Damit der von Windkraftanlagen in der Nordsee produzierte Öko-Strom zu den Haushalten in NRW gelangen kann, soll im Kreis Viersen in fünf Jahren mit dem Bau einer großen Stromtrasse begonnen werden. Der Trassenverlauf der „Windader West“ durch den Kreis Viersen und die Auswirkungen der mächtigen Erdkabel auf landwirtschaftliche Betriebe waren am Dienstagabend Thema im Ausschuss für Planung, Bauen und Infrastruktur des Kreises. Dort beantwortete Projektsprecher Linus Dahm vom Übertragungsnetzbetreiber Amprion auch die Frage, wann und wie sich Bürger einbringen können.

Bereits bis zum Jahresende soll der Trassenverlauf im Kreis Viersen feststehen, kündigt Dahm an. Die vier Gleichstromleitungen, die in der „Windader West“ gebündelt werden, sollen Strom für acht Millionen Menschen bereitstellen. In Betrieb gehen sollen die vier Erdleitungen nach und nach von 2032 bis 2036.

Aktuell gibt es mehrere Alternativen für die jeweils 670 Meter breiten Trassenkorridore durch den Kreis Viersen. „Im Mai beginnt die Raumverträglichkeitsprüfung, bei der geschaut wird, was für und was gegen die verschiedenen möglichen Trassenkorridore spricht“, erklärt Dahm. Dazu werden auch die Träger öffentlicher Belange – Kommunen, Energieversorger, Umweltverbände – gehört, und auch die Bewohner des Kreises Viersen können sich einbringen. „Im Juni kommen wir auf Infotour in den Kreis Viersen“, kündigt Dahm an. Dort seien zwei Infoveranstaltungen für Bürger geplant. Nach Abwägung aller Stellungnahmen wird die Bezirksregierung bis Jahresende den Trassenverlauf festlegen.

Vor wenigen Tagen hat Amprion mit der Umweltkartierung begonnen. „Wir schauen in den möglichen Korridoren für die Windader West, wo Brutvögel nisten etc.“, erklärt Dahm. Das helfe dann bei der Planung der Feintrasse. Denn die Erdleitung selbst wird nur etwa ein Zehntel des Korridors einnehmen. „Das wird ein etwa 65 Meter breiter Streifen. Da zählt aber auch die Fläche dazu, die wir für den Bodenaushub brauchen oder für Baustraßen.

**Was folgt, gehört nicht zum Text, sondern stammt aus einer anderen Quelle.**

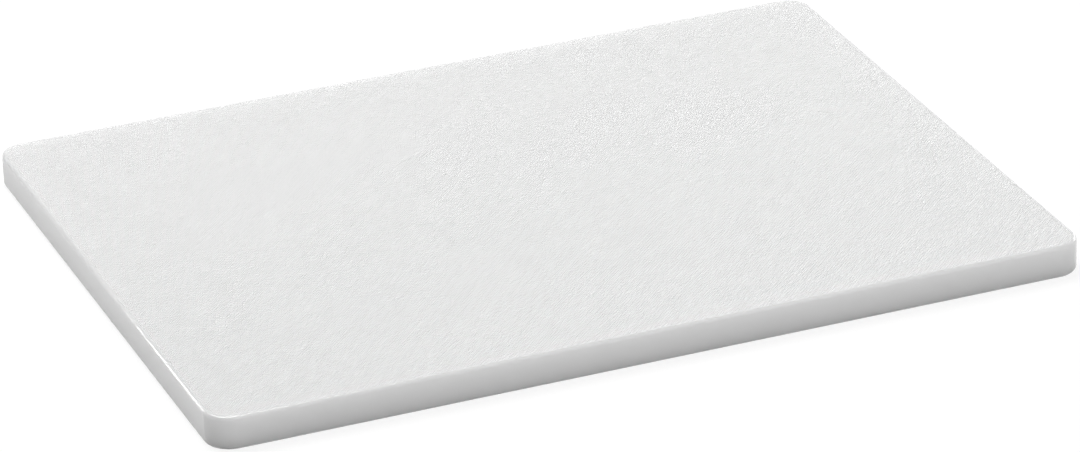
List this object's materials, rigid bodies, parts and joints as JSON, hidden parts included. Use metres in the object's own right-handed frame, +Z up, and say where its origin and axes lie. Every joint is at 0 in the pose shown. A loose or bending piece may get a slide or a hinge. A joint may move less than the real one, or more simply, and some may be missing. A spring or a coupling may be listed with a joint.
{
  "type": "cutting board",
  "caption": "Rectangular slab of solid white plastic with a fine diagonal grip texture on its faces, rounded corners and softened edges; lies flat and can be turned over.",
  "frame": {"origin": "middle of the underside, on the surface that the board lies on", "axes": "+X along the length, +Y along the width, +Z up through the thickness, out of the cutting face"},
  "size_m": [0.4, 0.3, 0.015],
  "materials": {
    "polyethylene": "satin white polyethylene with a fine diagonal grip texture on both faces and smooth rounded edges"
  },
  "bodies": {
    "root": {"board": "polyethylene"}
  },
  "joints": []
}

Der Kabelgraben selbst wird etwa fünf Meter breit.“ Macht bei vier Kabeln eine Gesamtbreite für die Leitungen von 20 Metern plus entsprechende Abstände zwischen den einzelnen Erdkabeln.

Welche Auswirkungen haben die Erdkabel auf die Landwirtschaft? Diese Frage war den Mitgliedern im Kreisausschuss wichtig. „Eine landwirtschaftliche Nutzung ist auch dort möglich, wo das Erdkabel liegt“, betont Dahm. „Die Kabel werden in einer Tiefe von 1,60 bis 1,80 Meter liegen; Feldversuche hätten ergeben, dass es keine Mindererträge bei der Ernte gebe. „Wir werden beim Bau der Leitung ein Bodenschutzkonzept zugrunde legen“, erläutert Dahm. „Das bedeutet: Die verschiedenen Bodenschichten werden alle einzeln entnommen, getrennt gelagert und anschließend, nach Verlegung der Leitung, auch wieder in der richtigen Reihenfolge in die Erde gebracht.“

Eine weitere Frage, die im Ausschuss gestellt wurde: Warum muss es eigentlich eine Gleichstromleitung sein, wenn doch in den Haushalten Wechselstrom genutzt wird? Dahm: „Beim Transport über lange Strecken wie im Fall der Windader West, die ja bis zu 700 Kilometer lang wird, entstehen Verluste. Bei Wechselstrom würden sie bei mehr als 25 Prozent liegen, beim Gleichstrom liegen sie bei weniger als fünf Prozent.“

Mit hohen Kosten wird
derzeit gerechnet

Und wie teuer wird das Projekt? Eine Kostenschätzung sei in diesem frühen Stadium schwierig, so Dahm. Schließlich stehe ja der Trassenverlauf noch gar nicht fest. „Grundsätzlich ist es aber so, dass es ein sehr enger Markt ist, und es aktuell sehr viel Nachfrage nach Erdkabeln gibt.“ Übersetzt: Durch die hohe Nachfrage werden die Preise eher höher liegen. Bezahlt wird die Netzinfrastruktur von den Stromverbrauchern über die sogenannte Offshore-Netzumlage. Die hatte die Bundesnetzagentur für dieses Jahr auf 0,65 Cent pro Kilowattstunde Strom festgesetzt.